There has been mounting industry speculation over what the ATO considers to be a non-commercial loan since the issue of a ‘landmark’ private binding ruling that illustrated the potential tax implications of SMSF borrowing on a non-commercial basis.
The ATO’s director for SMSF regulatory and income tax products, Nathan Burgess, said those SMSF members looking for loans outside a regulated financial institution should be “very careful” with their arrangements.
“So for example, there was a large withdrawal from the account which is a personal payment to a trustee, and that didn’t get picked up in the audit, we’d be concerned about that,” he said.
“You should also be careful with the financial institutions, but you’ll find [regulated financial institutions] will greatly assist you in staying within the parameters,” he added.
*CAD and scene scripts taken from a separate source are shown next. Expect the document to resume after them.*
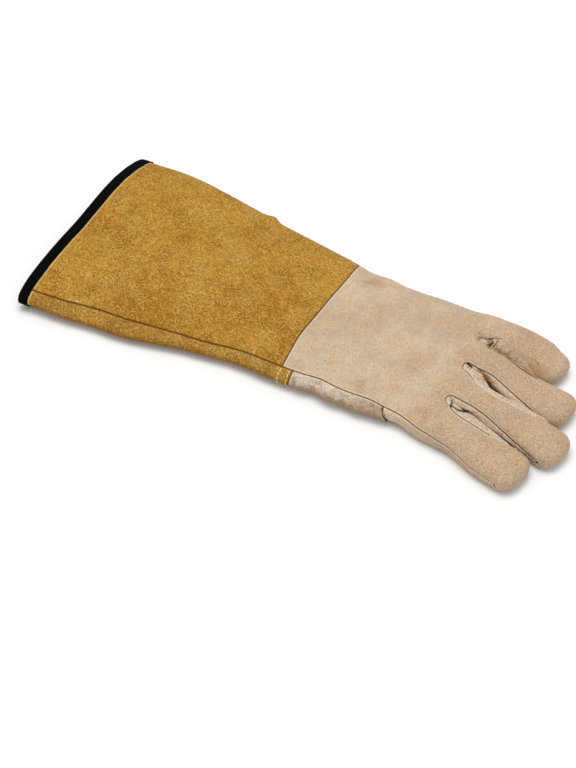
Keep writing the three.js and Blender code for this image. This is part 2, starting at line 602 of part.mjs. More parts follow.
// Thumb
const thumbTip = (turns, across) => turns.slice(1).map((turn) =>
  across.map((degrees) => onThumbTip(turn, (degrees * TIP_SIDE) / 90)));
function thumbBack() {
  const across = spread(-90, 90, STEPS.thumbAcross);
  const share = (degrees) => (power(Math.sin(rad(degrees)), 2 / THUMB_ARCH) + 1) / 2;
  const wall = spread(0, 1, 5).slice(0, -1).map((down) => across.map((degrees) => {
    const x = lerp(wingEnd(down), CUFF_LENGTH, share(degrees));
    return roundBody(x, seamPlace(x) + 5, 3, down);
  }));
  const floor = spread(0, THUMB.length - 1, 2 * STEPS.thumb).map((station) =>
    across.map((degrees) => onThumb(station, degrees, false)));
  const tip = thumbTip(spread(180, THUMB_SEAM, 3), across);
  return sheet('thumb_back', GRAIN_PALE, HAND_WALL, [[...wall, ...floor, ...tip]], true);
}
function thumbFront() {
  const across = spread(-90, 90, STEPS.thumbAcross);
  const rows = spread(0, 1, STEPS.thumb).map((u) => across.map((degrees) => {
    const place = power(Math.sin(rad(degrees)), 2 / THUMB_ARCH);
    return onThumb(lerp((CROTCH_FAR * (1 + place)) / 2, 5, u), degrees, true);
  }));
  return sheet('thumb_front', GRAIN, HAND_WALL, [[...rows, ...thumbTip(spread(0, THUMB_SEAM, 3), across)]]);
}

const glove = new THREE.Group();
const sheets = [
  gauntletBack(), gauntletPalm(), handBack(), palm(), ...SET_IN.map(setInFront),
  fourchette(0), fourchette(1), fourchette(2), thumbBack(), thumbFront(),
];
glove.add(cuffBinding(), ...sheets.map(leather));
const middle = new THREE.Box3().setFromObject(glove).getCenter(new THREE.Vector3());
glove.position.set(-middle.x, -middle.y, 0);
export default glove;
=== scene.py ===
# %% [markdown]
# # A leather fireplace glove
# This is a long glove for tending a fire, made for the left hand. It lies on its palm with its
# back up, and its thumb is folded flat under the palm. The cuff is golden suede, the hand is pale
# grain leather, and black tape binds the opening.
# A glover cuts such a glove from about a dozen flat pieces. This notebook builds the same pieces,
# gives each its own thickness, rolls their edges in where they are sewn, puts in the folds, and
# then adds the stitches and the finish of each material.

import math
from functools import partial

import bpy
import numpy as np
from mathutils import Matrix, Vector, kdtree
from mathutils.bvhtree import BVHTree


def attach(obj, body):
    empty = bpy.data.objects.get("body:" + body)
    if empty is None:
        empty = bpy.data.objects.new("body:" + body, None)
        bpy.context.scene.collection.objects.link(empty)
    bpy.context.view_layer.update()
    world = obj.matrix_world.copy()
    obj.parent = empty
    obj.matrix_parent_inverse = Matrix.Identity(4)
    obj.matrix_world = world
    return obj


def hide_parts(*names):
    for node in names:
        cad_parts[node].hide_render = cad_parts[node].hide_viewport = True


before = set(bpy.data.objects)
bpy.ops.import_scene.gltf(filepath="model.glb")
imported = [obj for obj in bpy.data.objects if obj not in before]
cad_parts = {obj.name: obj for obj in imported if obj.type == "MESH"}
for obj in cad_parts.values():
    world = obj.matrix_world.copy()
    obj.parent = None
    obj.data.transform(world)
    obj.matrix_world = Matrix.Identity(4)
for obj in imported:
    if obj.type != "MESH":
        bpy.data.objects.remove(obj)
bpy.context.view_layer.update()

# %% [markdown]
# ## Camera
# The camera comes first. It looks down on the glove at 48 degrees from the thumb's side. A long
# lens from 1.5 m away keeps the fingers and the cuff at nearly the same scale, as a catalogue
# photographer would.
# Sizes below are in millimetres along the glove: x runs from the cuff's opening to the fingertips,
# y from the thumb's side to the little finger, and z up. ORIGIN is the place of the shared frame's
# origin in them.

# %% Camera
ORIGIN = np.array([195.187, 3.294, 0.0])
LOOK_AT = np.array([201.8, -44.7, 0.0])
CAMERA_AZIMUTH, CAMERA_HEIGHT, CAMERA_DISTANCE = math.radians(31.58), math.radians(48.0), 1500.0
LENS, SENSOR = 100, 36
# The direction from the glove to the camera
TOWARDS = np.array([math.sin(CAMERA_AZIMUTH) * math.cos(CAMERA_HEIGHT),
                    -math.cos(CAMERA_AZIMUTH) * math.cos(CAMERA_HEIGHT), math.sin(CAMERA_HEIGHT)])


def metres(points):
    return (np.asarray(points) - ORIGIN) / 1000


def add_object(name, data):
    thing = bpy.data.objects.new(name, data)
    bpy.context.scene.collection.objects.link(thing)
    return thing


def add_camera():
    right = np.array([math.cos(CAMERA_AZIMUTH), math.sin(CAMERA_AZIMUTH), 0.0])
    lens = bpy.data.cameras.new("camera")
    lens.lens, lens.sensor_width, lens.clip_start = LENS, SENSOR, 0.05
    camera = add_object("camera", lens)
    turn = Matrix([right, np.cross(TOWARDS, right), TOWARDS]).transposed().to_4x4()
    camera.matrix_world = Matrix.Translation(metres(LOOK_AT + CAMERA_DISTANCE * TOWARDS)) @ turn
    bpy.context.scene.camera = camera
    return camera


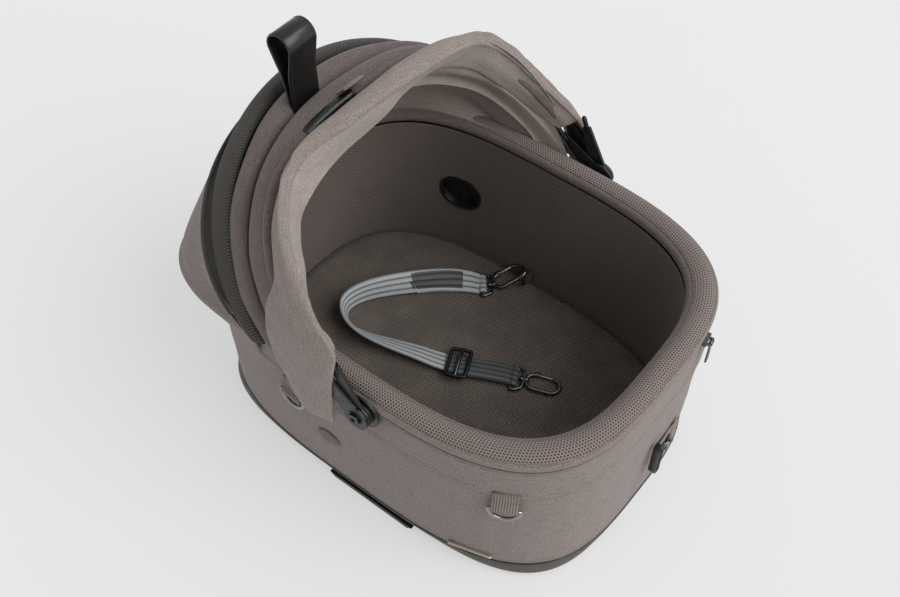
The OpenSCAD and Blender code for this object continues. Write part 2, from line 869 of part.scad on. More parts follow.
base_tray();
skid(-1);  // skid_left
skid(1);  // skid_right
rubber_feet();
tray_screws();
floor_board();
outer_shell();
stiffener(-124, -56);  // side_stiffener_left
stiffener(56, 124);  // side_stiffener_right
stiffener(-48, 48);  // end_stiffener_front
stiffener(132, 228);  // end_stiffener_rear
liner_wall();
floor_mat();
port(-1);  // port_left
port(1);  // port_right
rim_frame();
rim_pad();
zip_tape();
zip_teeth();
hub_bracket(-1);  // hub_bracket_left
hub_bracket(1);  // hub_bracket_right
hub_screws();
spring_washers();
ring_tabs();
anchor_tab();
front_tab();
front_studs();
pull_loop();
badge_bar();
oval_patch();
canopy_rear_panel();
bow(mid_arch, bow_r, arm_reach - bow_overlap);  // mid_bow
bow_arms(mid_bow_angle, mid_arm_y, mid_arm_thick, arm_reach, arm_tip);  // mid_bow_arms
canopy_mesh();
canopy_pleats();
grab_loop();
bow(front_arch, bow_r, arm_reach - bow_overlap);  // front_bow
bow_arms(front_root_angle, front_arm_y, front_arm_thick, arm_reach, arm_tip);  // front_bow_arms
canopy_visor();
keeper_loop();
bow(handle_arch, handle_r, handle_reach - bow_overlap);  // handle_bow
handle_arms();
handle_grip();
hanging_ring(-front_ring_t, front_ring_z);  // d_ring_front_left
hanging_ring(front_ring_t, front_ring_z);  // d_ring_front_right
hanging_ring(-rear_ring_t, rear_ring_z);  // d_ring_rear_left
hanging_ring(rear_ring_t, rear_ring_z);  // d_ring_rear_right
anchor_ring();
zip_slider();
zip_pull();
leash_strap();
leash_adjuster();
strap_folds();
at_eye_a() snap_eye();  // snap_eye_a
at_hook_a() snap_hook();  // snap_hook_a
at_hook_a() snap_gate();  // snap_gate_a
at_eye_b() snap_eye();  // snap_eye_b
at_hook_b() snap_hook();  // snap_hook_b
at_hook_b() snap_gate();  // snap_gate_b
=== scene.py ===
"""The looks of a soft-sided pet carrier tub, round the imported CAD: cloth, hardware and a studio."""

import json
import math

import bmesh
import bpy
import numpy as np
from mathutils import Matrix, Vector, noise


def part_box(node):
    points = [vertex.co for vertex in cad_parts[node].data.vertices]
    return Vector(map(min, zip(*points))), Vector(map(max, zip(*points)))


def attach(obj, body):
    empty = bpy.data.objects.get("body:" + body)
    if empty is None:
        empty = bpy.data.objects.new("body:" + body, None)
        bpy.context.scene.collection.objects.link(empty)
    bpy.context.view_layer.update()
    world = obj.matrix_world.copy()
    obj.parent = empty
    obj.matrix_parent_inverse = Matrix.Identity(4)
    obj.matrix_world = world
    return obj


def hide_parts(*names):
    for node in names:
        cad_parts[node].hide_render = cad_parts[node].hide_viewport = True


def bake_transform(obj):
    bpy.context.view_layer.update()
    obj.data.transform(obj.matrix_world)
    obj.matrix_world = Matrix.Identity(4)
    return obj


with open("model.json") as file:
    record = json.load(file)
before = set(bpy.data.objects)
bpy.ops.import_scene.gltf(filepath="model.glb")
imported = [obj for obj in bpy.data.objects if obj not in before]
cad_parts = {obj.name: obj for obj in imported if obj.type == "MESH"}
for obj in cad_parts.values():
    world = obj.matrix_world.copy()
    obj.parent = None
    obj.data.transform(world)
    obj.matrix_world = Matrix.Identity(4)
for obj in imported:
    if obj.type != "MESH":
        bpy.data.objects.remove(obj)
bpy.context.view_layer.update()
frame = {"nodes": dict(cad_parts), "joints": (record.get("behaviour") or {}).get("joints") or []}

# ---- sizes, in millimetres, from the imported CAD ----
MM = 0.001


def box_mm(node):
    low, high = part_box(node)
    return np.array(low) / MM, np.array(high) / MM


teeth_low, teeth_high = box_mm("zip_teeth")
tray_low, tray_high = box_mm("base_tray")
mat_low, mat_high = box_mm("floor_mat")
joints = {joint["name"]: joint for joint in frame["joints"]}
PIVOT = np.array(joints["canopy_fold"]["pos_m"]) / MM

TOOTH_OUT = 1.5
RIM_A = teeth_high[0] - TOOTH_OUT
RIM_B = teeth_high[1] - TOOTH_OUT
RIM_Z = (teeth_low[2] + teeth_high[2]) / 2
HEM_A, HEM_B = tray_high[0], tray_high[1]
TRAY_TOP = box_mm("outer_shell")[0][2]
FOOT = tray_low[2]
OUTLINE_POWER = 3.3
# The liner's half length and half width at the floor, and how far from the zip line it ends
LINER_POWER = 3.2
LINER_A_LOW, LINER_B_LOW = 209, 146
LINER_LOW = box_mm("liner_wall")[0][2]
LINER_TOP_OUT = -24
MAT_TOP = mat_high[2]
CANOPY_ROOT_Z = 195
HANDLE_ANGLE, HANDLE_RADIUS = 139, 213
# The middle of the far oval port; the near one mirrors it
PORT = (-107, 143, 108)
# Points round a ring of the tub, and along an arch of the canopy
AROUND = 360
ACROSS = 140


# ---- points and paths ----
def signed_power(values, power):
    return np.sign(values) * np.abs(values) ** power


def unit(vectors):
    vectors = np.asarray(vectors, float)
    return vectors / np.maximum(np.linalg.norm(vectors, axis=-1, keepdims=True), 1e-9)


def full_turn(count):
    return np.linspace(0, 2 * np.pi, count + 1)[:-1]


def even(points, count, closed=False):
    """Points at even distances along a line."""
    points = np.asarray(points, float)
    if closed:
        points = np.vstack([points, points[:1]])
    steps = np.linalg.norm(np.diff(points, axis=0), axis=1)
    far = np.concatenate([[0], np.cumsum(steps)])
    wanted = np.linspace(0, far[-1], count + 1)[:-1] if closed else np.linspace(0, far[-1], count)
    return np.stack([np.interp(wanted, far, points[:, k]) for k in range(points.shape[1])], axis=1)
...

The ATO noted there are several factors that it considers in determining whether a non-commercial LRBA exists, including whether periodic repayments are made rather than single lump-sum payments.
The loan to value ratio is also looked at, as is whether the lender has secured personal guarantees from members of the fund, and what mechanisms are present for the lender to protect the underlying value of the asset.
“A non-interest loan on its own won’t be enough to taint income of the fund as being non-arm’s length if derived from a related party investment through a limited recourse borrowing arrangement. But it is a considerable factor,” the ATO stated.
The ATO said it continues to receive PBRs involving zero interest rates and related parties.